_TASK TO CARRY OUT_: Take the data below and repeat it exactly.

· · · ·

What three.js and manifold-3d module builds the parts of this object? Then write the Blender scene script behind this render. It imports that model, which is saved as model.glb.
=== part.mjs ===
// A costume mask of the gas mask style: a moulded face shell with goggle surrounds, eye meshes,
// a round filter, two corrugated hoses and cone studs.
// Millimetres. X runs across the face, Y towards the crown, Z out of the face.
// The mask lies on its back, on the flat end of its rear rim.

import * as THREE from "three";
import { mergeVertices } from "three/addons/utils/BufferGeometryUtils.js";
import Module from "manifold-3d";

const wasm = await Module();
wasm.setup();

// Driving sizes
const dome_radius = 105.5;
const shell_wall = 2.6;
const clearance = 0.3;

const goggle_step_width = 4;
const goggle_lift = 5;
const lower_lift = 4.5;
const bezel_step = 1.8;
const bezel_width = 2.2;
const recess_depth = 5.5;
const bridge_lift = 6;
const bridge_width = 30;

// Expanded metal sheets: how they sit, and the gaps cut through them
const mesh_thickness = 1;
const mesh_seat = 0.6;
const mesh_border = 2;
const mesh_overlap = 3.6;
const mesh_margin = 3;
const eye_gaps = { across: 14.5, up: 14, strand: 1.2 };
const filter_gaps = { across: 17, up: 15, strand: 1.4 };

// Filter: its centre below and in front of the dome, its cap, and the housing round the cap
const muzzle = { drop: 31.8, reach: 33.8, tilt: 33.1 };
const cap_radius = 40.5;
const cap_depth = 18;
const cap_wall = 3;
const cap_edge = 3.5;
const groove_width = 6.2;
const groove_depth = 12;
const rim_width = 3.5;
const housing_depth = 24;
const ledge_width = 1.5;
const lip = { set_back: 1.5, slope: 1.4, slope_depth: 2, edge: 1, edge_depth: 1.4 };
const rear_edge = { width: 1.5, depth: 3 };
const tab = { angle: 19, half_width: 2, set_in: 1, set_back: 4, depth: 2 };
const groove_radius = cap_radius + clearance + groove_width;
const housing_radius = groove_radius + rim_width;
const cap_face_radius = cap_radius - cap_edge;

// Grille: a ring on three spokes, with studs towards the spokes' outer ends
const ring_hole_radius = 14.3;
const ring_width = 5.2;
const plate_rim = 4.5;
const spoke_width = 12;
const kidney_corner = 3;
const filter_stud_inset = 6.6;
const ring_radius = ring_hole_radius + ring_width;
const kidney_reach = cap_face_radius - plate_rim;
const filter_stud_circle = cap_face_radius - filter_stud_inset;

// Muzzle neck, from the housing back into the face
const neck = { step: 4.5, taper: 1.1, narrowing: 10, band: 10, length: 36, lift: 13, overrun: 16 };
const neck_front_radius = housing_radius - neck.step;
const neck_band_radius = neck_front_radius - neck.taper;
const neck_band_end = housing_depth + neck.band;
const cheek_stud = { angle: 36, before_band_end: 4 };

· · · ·

_SOLUTION TO THE PROBLEM_:
What three.js and manifold-3d module builds the parts of this object? Then write the Blender scene script behind this render. It imports that model, which is saved as model.glb.
=== part.mjs ===
// A costume mask of the gas mask style: a moulded face shell with goggle surrounds, eye meshes,
// a round filter, two corrugated hoses and cone studs.
// Millimetres. X runs across the face, Y towards the crown, Z out of the face.
// The mask lies on its back, on the flat end of its rear rim.

import * as THREE from "three";
import { mergeVertices } from "three/addons/utils/BufferGeometryUtils.js";
import Module from "manifold-3d";

const wasm = await Module();
wasm.setup();

// Driving sizes
const dome_radius = 105.5;
const shell_wall = 2.6;
const clearance = 0.3;

const goggle_step_width = 4;
const goggle_lift = 5;
const lower_lift = 4.5;
const bezel_step = 1.8;
const bezel_width = 2.2;
const recess_depth = 5.5;
const bridge_lift = 6;
const bridge_width = 30;

// Expanded metal sheets: how they sit, and the gaps cut through them
const mesh_thickness = 1;
const mesh_seat = 0.6;
const mesh_border = 2;
const mesh_overlap = 3.6;
const mesh_margin = 3;
const eye_gaps = { across: 14.5, up: 14, strand: 1.2 };
const filter_gaps = { across: 17, up: 15, strand: 1.4 };

// Filter: its centre below and in front of the dome, its cap, and the housing round the cap
const muzzle = { drop: 31.8, reach: 33.8, tilt: 33.1 };
const cap_radius = 40.5;
const cap_depth = 18;
const cap_wall = 3;
const cap_edge = 3.5;
const groove_width = 6.2;
const groove_depth = 12;
const rim_width = 3.5;
const housing_depth = 24;
const ledge_width = 1.5;
const lip = { set_back: 1.5, slope: 1.4, slope_depth: 2, edge: 1, edge_depth: 1.4 };
const rear_edge = { width: 1.5, depth: 3 };
const tab = { angle: 19, half_width: 2, set_in: 1, set_back: 4, depth: 2 };
const groove_radius = cap_radius + clearance + groove_width;
const housing_radius = groove_radius + rim_width;
const cap_face_radius = cap_radius - cap_edge;

// Grille: a ring on three spokes, with studs towards the spokes' outer ends
const ring_hole_radius = 14.3;
const ring_width = 5.2;
const plate_rim = 4.5;
const spoke_width = 12;
const kidney_corner = 3;
const filter_stud_inset = 6.6;
const ring_radius = ring_hole_radius + ring_width;
const kidney_reach = cap_face_radius - plate_rim;
const filter_stud_circle = cap_face_radius - filter_stud_inset;

// Muzzle neck, from the housing back into the face
const neck = { step: 4.5, taper: 1.1, narrowing: 10, band: 10, length: 36, lift: 13, overrun: 16 };
const neck_front_radius = housing_radius - neck.step;
const neck_band_radius = neck_front_radius - neck.taper;
const neck_band_end = housing_depth + neck.band;
const cheek_stud = { angle: 36, before_band_end: 4 };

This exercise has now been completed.